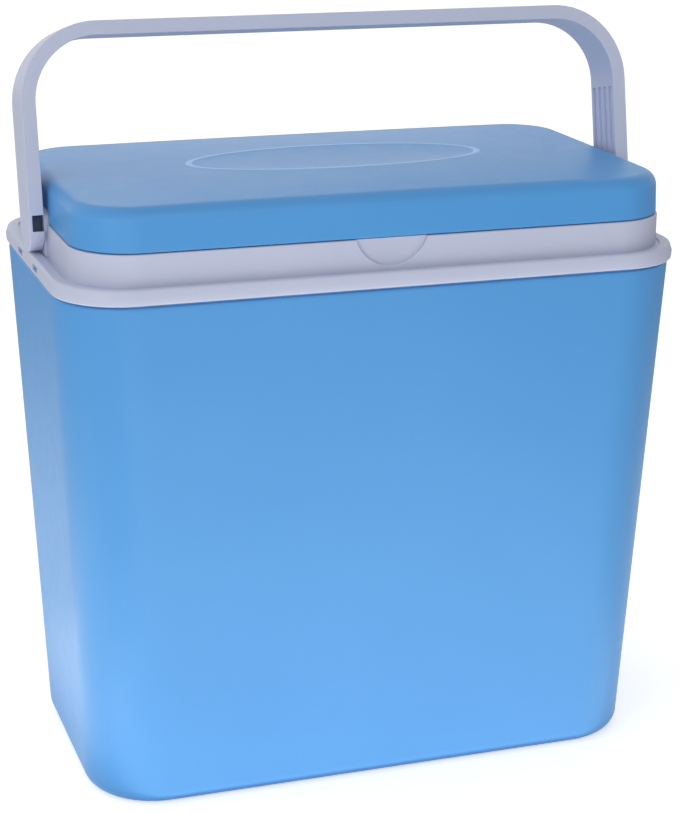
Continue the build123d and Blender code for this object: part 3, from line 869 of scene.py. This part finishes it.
def cell_foam(name):
    """Rigid foam of fine cells."""
    material, tree, shader = new_material(name)
    cells = add_node(tree, "TexVoronoi", Vector=object_place(tree), Scale=CELL_SCALE).outputs["Distance"]
    pits = add_node(tree, "Bump", Height=cells, Strength=CELL_STRENGTH, Distance=CELL_DEPTH)
    tone = spread(tree, cells, 0, CELL_EDGE, 0, 1)
    set_inputs(tree, shader, Base_Color=mix(tree, tone, FOAM_DARK, FOAM_LIGHT), Roughness=0.85,
               Normal=pits.outputs["Normal"])
    return material


BLUE = moulded_plastic("blue_shell_plastic", colour=(0.072, 0.298, 0.650), deep=(0.068, 0.290, 0.637),
                       edge_wear_and_highlight=(0.26, 0.52, 0.85), roughness=0.40)
LID_BLUE = moulded_plastic("blue_lid_plastic", colour=(0.070, 0.305, 0.670), deep=(0.066, 0.296, 0.657),
                           edge_wear_and_highlight=(0.24, 0.49, 0.82), roughness=0.40)
# The bead's lower roughness is real. Its paler colour is a painted highlight that makes the bead read as a
# light line.
BEAD_HIGHLIGHT_BLUE = moulded_plastic("polished_bead_with_painted_highlight", colour=(0.20, 0.47, 0.85), deep=(0.19, 0.46, 0.84),
                            edge_wear_and_highlight=(0.28, 0.54, 0.87), roughness=0.32)
PALE = moulded_plastic("pale_rim_plastic", colour=(0.505, 0.540, 0.688), deep=(0.493, 0.528, 0.674),
                       edge_wear_and_highlight=(0.68, 0.72, 0.85), roughness=0.42)
STRAP = moulded_plastic("pale_handle_plastic", colour=(0.525, 0.568, 0.728), deep=(0.512, 0.555, 0.714),
                        edge_wear_and_highlight=(0.66, 0.70, 0.84), roughness=0.42)
# A dark painted shade for the inside of the handle's pockets. It stands for the shade deep in them and is no
# plastic of its own.
POCKET_SHADE = moulded_plastic("handle_pocket_painted_shade", colour=(0.070, 0.125, 0.225), deep=(0.064, 0.117, 0.212),
                         edge_wear_and_highlight=(0.16, 0.24, 0.36), roughness=0.45)
FOAM = cell_foam("rigid_foam")
PACK = moulded_plastic("ice_pack_plastic", colour=(0.74, 0.80, 0.88), deep=(0.70, 0.77, 0.86),
                       edge_wear_and_highlight=(0.85, 0.90, 0.95), roughness=0.30)
STOPPER = moulded_plastic("stopper_plastic", colour=(0.05, 0.16, 0.42), deep=(0.045, 0.15, 0.40),
                          edge_wear_and_highlight=(0.2, 0.35, 0.6), roughness=0.35)


def paint_nodes():
    """Gives every CAD node that no piece stands for its own finish."""
    finishes = {"ice_pack": PACK, "stopper": STOPPER, "body_insulation": FOAM, "lid_insulation": FOAM,
                "lid_liner": PALE}
    for name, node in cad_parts.items():
        for start, material in finishes.items():
            if name.startswith(start):
                node.data.materials.clear()
                node.data.materials.append(material)


# ---- Stage, light and camera ---------------------------------------------------------------

CAMERA_PLACE = (-0.41470, -1.24105, 0.63019)
CAMERA_YAW = 0.3257
CAMERA_PITCH = 0.3054
CAMERA_ROLL = 0.0078
CAMERA_LENS = 92.69              # millimetres, as the sensor
CAMERA_SENSOR = 36
WHITE = (1.0, 1.0, 1.0)
FLOOR_SIZE = 9.0
FLOOR_COLOUR = (0.90, 0.90, 0.90)
FAR_FLOOR_COLOUR = (0.30, 0.30, 0.30)
LIT_FLOOR = (0.50, 1.15)         # from the object's middle, where the lit floor starts and ends falling off
FLOOR_LIFT = 0.55
LIGHT_LEVEL = 0.47
LIGHT_FROM = (-0.40, 0.09, 0.17)   # direction, with its length as the strength's swing
LAMP_OVER_FLOOR = 0.004


def seen_share(tree):
    """1 for what the camera sees directly, in a reflection or through something, 0 for light itself."""
    path = add_node(tree, "LightPath").outputs
    mirrored = calculate(tree, "MAXIMUM", path["Is Camera Ray"], path["Is Glossy Ray"])
    return calculate(tree, "MAXIMUM", mirrored, path["Is Transmission Ray"])


def mirrored_distance(tree):
    """0 near the object and for a direct view, 1 for a mirror image of the floor's far part."""
    reach = calculate(tree, "LENGTH", object_place(tree), kind="VectorMath")
    far = spread(tree, reach, *LIT_FLOOR, 0, 1)
    return calculate(tree, "MULTIPLY", far, add_node(tree, "LightPath").outputs["Is Glossy Ray"])


def make_floor():
    """Matt pale floor. What is seen of it is lifted to white, under the object's own shadow."""
    deselect_all()
    bpy.ops.mesh.primitive_plane_add(size=FLOOR_SIZE)
    floor = bpy.context.object
    floor.name = floor.data.name = "floor"
    material, tree, shader = new_material("floor_paint")
    far = mirrored_distance(tree)
    set_inputs(tree, shader, Base_Color=mix(tree, far, FLOOR_COLOUR, FAR_FLOOR_COLOUR), Roughness=0.9,
               Specular_IOR_Level=0.0, Emission_Color=mix(tree, far, WHITE, FAR_FLOOR_COLOUR),
               Emission_Strength=spread(tree, seen_share(tree), 0, 1, 0, FLOOR_LIFT))
    floor.data.materials.append(material)


def make_world():
    """White where it is seen. As light it is soft, and stronger from the left."""
    world = bpy.data.worlds.new("studio")
    bpy.context.scene.world = world
    world.use_nodes = True
    tree = world.node_tree
    direction = add_node(tree, "TexCoord").outputs["Generated"]
    aim = calculate(tree, "DOT_PRODUCT", direction, LIGHT_FROM, kind="VectorMath")
    light = calculate(tree, "ADD", aim, LIGHT_LEVEL)
    set_inputs(tree, tree.nodes["Background"], Color=WHITE,
               Strength=mix(tree, seen_share(tree), light, 1.0, kind="FLOAT"))


def add_softbox(name, place, target, size, power):
    """A square area lamp that looks from one point at another."""
    bpy.ops.object.light_add(type="AREA", location=place)
    lamp = bpy.context.object
    lamp.name = name
    lamp.data.size = size
    lamp.data.energy = power
    lamp.rotation_euler = (Vector(place) - Vector(target)).to_track_quat("Z", "Y").to_euler()
    lamp.visible_camera = False


def add_table_glow(name, x, y, size, power):
    """A lamp that lies on the table and looks straight up, as light that the table throws back."""
    add_softbox(name, (x, y, LAMP_OVER_FLOOR), (x, y, 1), size, power)


def add_camera():
    turn = Matrix.Rotation(-CAMERA_YAW, 4, "Z") @ Matrix.Rotation(math.pi / 2 - CAMERA_PITCH, 4, "X")
    turn = turn @ Matrix.Rotation(CAMERA_ROLL, 4, "Z")
    bpy.ops.object.camera_add(location=CAMERA_PLACE, rotation=turn.to_euler())
    camera = bpy.context.object
    camera.data.sensor_width = CAMERA_SENSOR
    camera.data.lens = CAMERA_LENS
    bpy.context.scene.camera = camera


# ---- Everything together -------------------------------------------------------------------

make_shell(BLUE)
make_rim(PALE)
make_handle(STRAP)
make_lid(LID_BLUE)
paint_nodes()

make_floor()
make_world()
add_softbox("high_front", place=(-0.10, -1.20, 1.10), target=(0, -0.1, 0.25), size=0.8, power=2.8)
add_softbox("front_left", place=(-1.00, -0.90, 0.55), target=(-0.15, -0.1, 0.3), size=0.4, power=1.9)
add_softbox("front_right", place=(1.00, -1.10, 0.50), target=(0.15, -0.1, 0.3), size=0.6, power=0.5)
add_softbox("low_front", place=(-0.34, -1.05, 0.14), target=(-0.12, -0.1, 0.33), size=0.25, power=0.35)
add_softbox("high_back", place=(0, 0.90, 1.10), target=(0, 0, 0.38), size=0.9, power=0.7)
add_softbox("low_back", place=(0.25, 1.30, 0.80), target=(0, 0, 0.38), size=0.8, power=0.35)
add_table_glow("front_table_glow", x=0, y=-0.41, size=0.62, power=1.35)
add_table_glow("left_table_glow", x=-0.42, y=-0.02, size=0.4, power=0.4)
add_camera()
bpy.context.scene.view_settings.view_transform = "Standard"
# # # #
Please print exactly what appears from the first line of the data through the line with "return material", including both of those lines and nothing past them.

» **Completed exercise**:
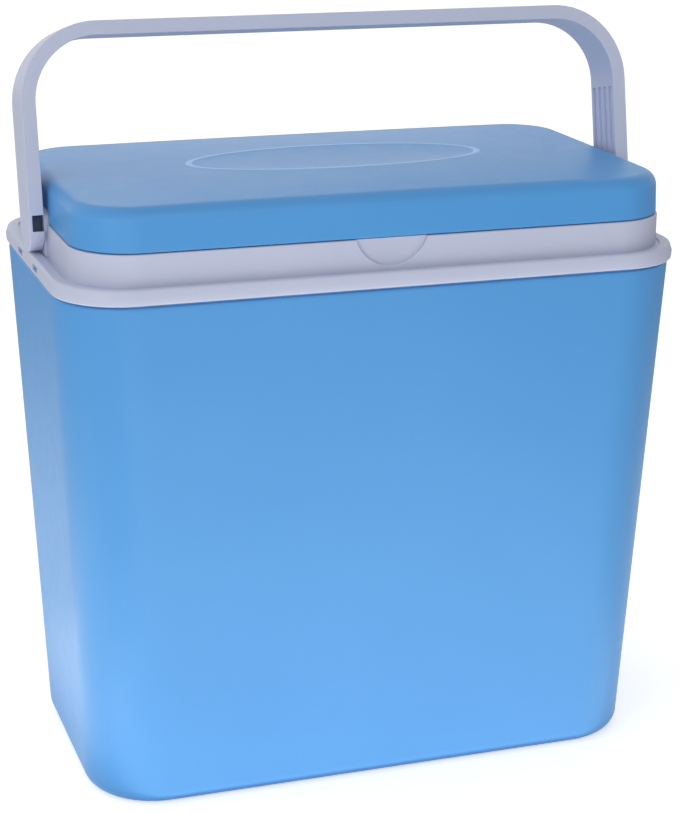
Continue the build123d and Blender code for this object: part 3, from line 869 of scene.py. This part finishes it.
def cell_foam(name):
    """Rigid foam of fine cells."""
    material, tree, shader = new_material(name)
    cells = add_node(tree, "TexVoronoi", Vector=object_place(tree), Scale=CELL_SCALE).outputs["Distance"]
    pits = add_node(tree, "Bump", Height=cells, Strength=CELL_STRENGTH, Distance=CELL_DEPTH)
    tone = spread(tree, cells, 0, CELL_EDGE, 0, 1)
    set_inputs(tree, shader, Base_Color=mix(tree, tone, FOAM_DARK, FOAM_LIGHT), Roughness=0.85,
               Normal=pits.outputs["Normal"])
    return material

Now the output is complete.